_Data provided_
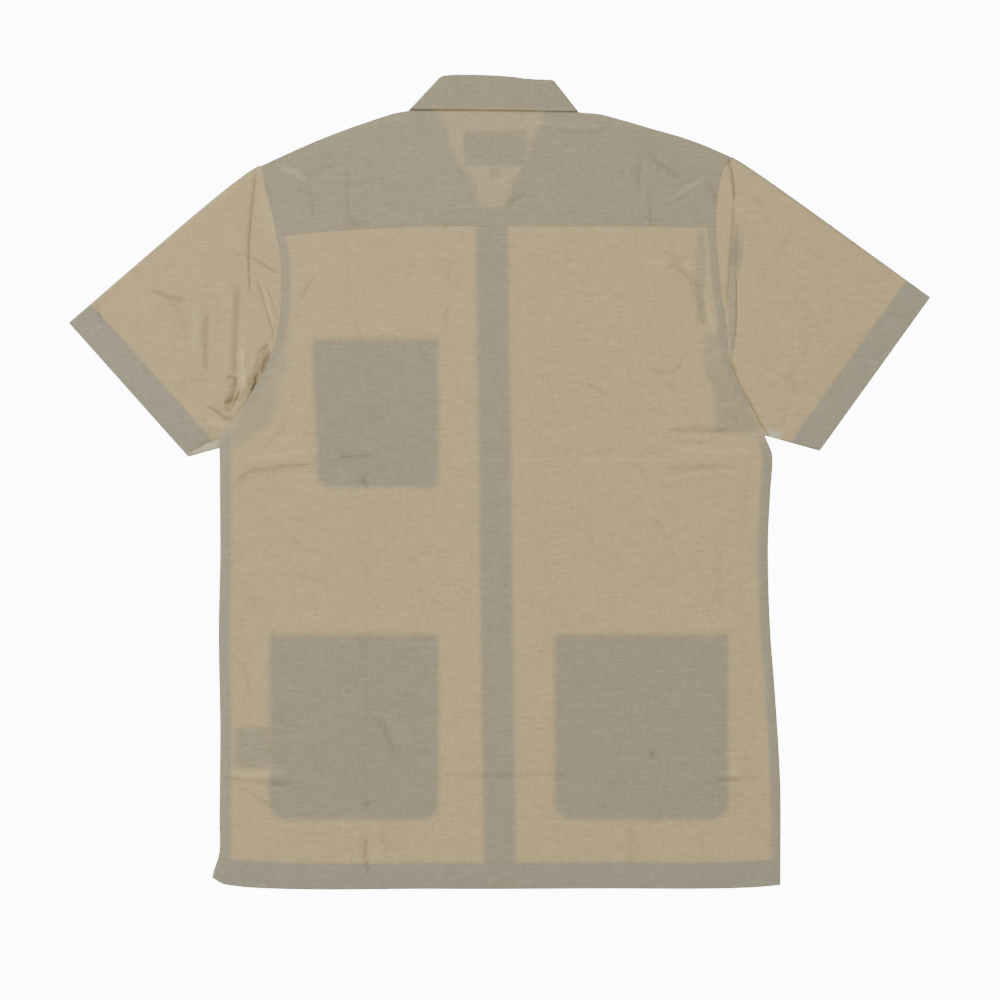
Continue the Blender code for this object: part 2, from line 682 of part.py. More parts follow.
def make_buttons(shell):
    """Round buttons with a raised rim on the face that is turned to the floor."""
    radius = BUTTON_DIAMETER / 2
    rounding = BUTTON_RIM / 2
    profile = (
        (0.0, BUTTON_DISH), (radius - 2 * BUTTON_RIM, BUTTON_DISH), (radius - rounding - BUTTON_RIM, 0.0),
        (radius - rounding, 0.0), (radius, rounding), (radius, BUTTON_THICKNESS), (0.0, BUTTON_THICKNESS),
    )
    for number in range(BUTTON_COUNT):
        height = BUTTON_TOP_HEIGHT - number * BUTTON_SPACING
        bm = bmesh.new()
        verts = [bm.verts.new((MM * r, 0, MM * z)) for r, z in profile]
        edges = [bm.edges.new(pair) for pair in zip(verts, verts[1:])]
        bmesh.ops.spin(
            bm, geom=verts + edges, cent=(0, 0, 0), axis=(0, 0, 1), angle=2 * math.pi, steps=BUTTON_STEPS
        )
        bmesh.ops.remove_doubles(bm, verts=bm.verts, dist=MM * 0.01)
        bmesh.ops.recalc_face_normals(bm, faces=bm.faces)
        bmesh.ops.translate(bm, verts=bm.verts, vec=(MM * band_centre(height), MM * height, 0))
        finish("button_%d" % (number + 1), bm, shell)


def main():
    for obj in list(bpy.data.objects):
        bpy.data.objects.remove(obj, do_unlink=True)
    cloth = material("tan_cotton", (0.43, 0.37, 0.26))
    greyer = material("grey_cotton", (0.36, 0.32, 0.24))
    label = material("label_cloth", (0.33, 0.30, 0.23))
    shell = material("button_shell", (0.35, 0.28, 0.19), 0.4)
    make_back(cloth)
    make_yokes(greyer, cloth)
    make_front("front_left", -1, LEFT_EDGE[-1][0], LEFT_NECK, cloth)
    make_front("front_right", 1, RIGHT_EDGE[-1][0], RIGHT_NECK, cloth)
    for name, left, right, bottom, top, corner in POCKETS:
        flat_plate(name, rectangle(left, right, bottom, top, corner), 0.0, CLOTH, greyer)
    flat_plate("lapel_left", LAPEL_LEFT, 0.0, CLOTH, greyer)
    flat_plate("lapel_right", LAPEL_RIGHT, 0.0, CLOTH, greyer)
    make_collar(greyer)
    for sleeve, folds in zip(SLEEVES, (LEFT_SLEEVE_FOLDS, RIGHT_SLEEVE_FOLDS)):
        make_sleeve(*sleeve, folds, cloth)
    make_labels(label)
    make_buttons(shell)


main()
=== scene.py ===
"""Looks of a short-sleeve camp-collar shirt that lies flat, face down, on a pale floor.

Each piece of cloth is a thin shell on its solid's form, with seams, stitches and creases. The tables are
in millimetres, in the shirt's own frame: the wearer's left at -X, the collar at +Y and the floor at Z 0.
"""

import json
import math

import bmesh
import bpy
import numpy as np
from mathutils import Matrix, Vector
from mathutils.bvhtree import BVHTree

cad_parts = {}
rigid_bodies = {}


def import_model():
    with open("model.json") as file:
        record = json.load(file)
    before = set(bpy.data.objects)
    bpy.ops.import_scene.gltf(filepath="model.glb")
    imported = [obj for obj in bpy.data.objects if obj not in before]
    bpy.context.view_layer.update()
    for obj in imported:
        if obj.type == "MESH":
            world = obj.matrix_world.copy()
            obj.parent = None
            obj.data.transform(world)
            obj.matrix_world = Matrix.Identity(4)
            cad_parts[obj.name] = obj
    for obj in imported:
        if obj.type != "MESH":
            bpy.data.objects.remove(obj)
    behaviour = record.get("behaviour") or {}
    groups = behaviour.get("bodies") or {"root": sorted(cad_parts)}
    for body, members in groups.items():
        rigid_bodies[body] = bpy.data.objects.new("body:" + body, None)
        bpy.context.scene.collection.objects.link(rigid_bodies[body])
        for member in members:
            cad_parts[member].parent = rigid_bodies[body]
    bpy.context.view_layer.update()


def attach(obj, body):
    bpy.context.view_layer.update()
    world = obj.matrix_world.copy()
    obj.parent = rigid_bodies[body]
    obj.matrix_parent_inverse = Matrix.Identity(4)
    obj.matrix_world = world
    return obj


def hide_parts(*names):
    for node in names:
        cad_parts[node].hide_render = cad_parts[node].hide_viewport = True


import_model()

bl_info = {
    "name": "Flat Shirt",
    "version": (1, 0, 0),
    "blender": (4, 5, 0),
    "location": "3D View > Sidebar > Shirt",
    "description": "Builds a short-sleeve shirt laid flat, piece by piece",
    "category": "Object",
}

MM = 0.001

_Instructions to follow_
Up to and including the line with "1), bm, shell)", repeat the data exactly, starting from its first line; nothing else belongs in the response.

_Answer_
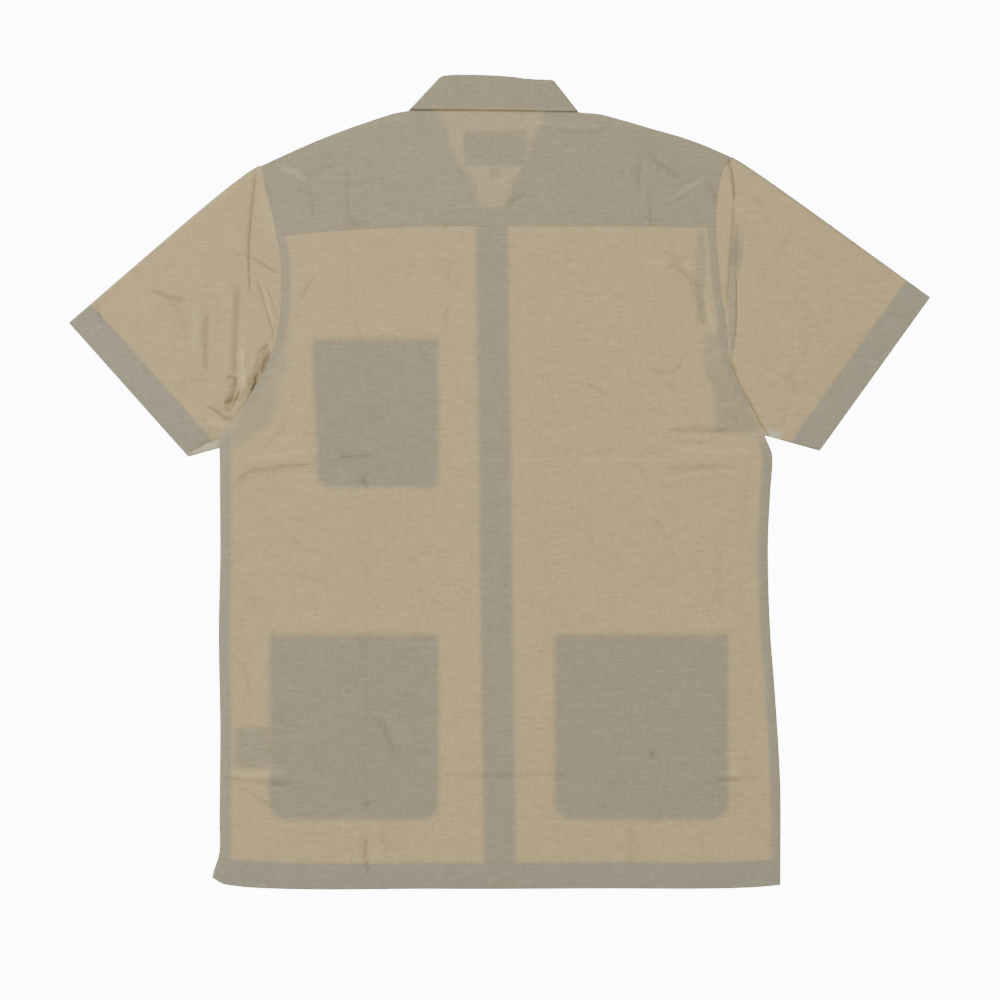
Continue the Blender code for this object: part 2, from line 682 of part.py. More parts follow.
def make_buttons(shell):
    """Round buttons with a raised rim on the face that is turned to the floor."""
    radius = BUTTON_DIAMETER / 2
    rounding = BUTTON_RIM / 2
    profile = (
        (0.0, BUTTON_DISH), (radius - 2 * BUTTON_RIM, BUTTON_DISH), (radius - rounding - BUTTON_RIM, 0.0),
        (radius - rounding, 0.0), (radius, rounding), (radius, BUTTON_THICKNESS), (0.0, BUTTON_THICKNESS),
    )
    for number in range(BUTTON_COUNT):
        height = BUTTON_TOP_HEIGHT - number * BUTTON_SPACING
        bm = bmesh.new()
        verts = [bm.verts.new((MM * r, 0, MM * z)) for r, z in profile]
        edges = [bm.edges.new(pair) for pair in zip(verts, verts[1:])]
        bmesh.ops.spin(
            bm, geom=verts + edges, cent=(0, 0, 0), axis=(0, 0, 1), angle=2 * math.pi, steps=BUTTON_STEPS
        )
        bmesh.ops.remove_doubles(bm, verts=bm.verts, dist=MM * 0.01)
        bmesh.ops.recalc_face_normals(bm, faces=bm.faces)
        bmesh.ops.translate(bm, verts=bm.verts, vec=(MM * band_centre(height), MM * height, 0))
        finish("button_%d" % (number + 1), bm, shell)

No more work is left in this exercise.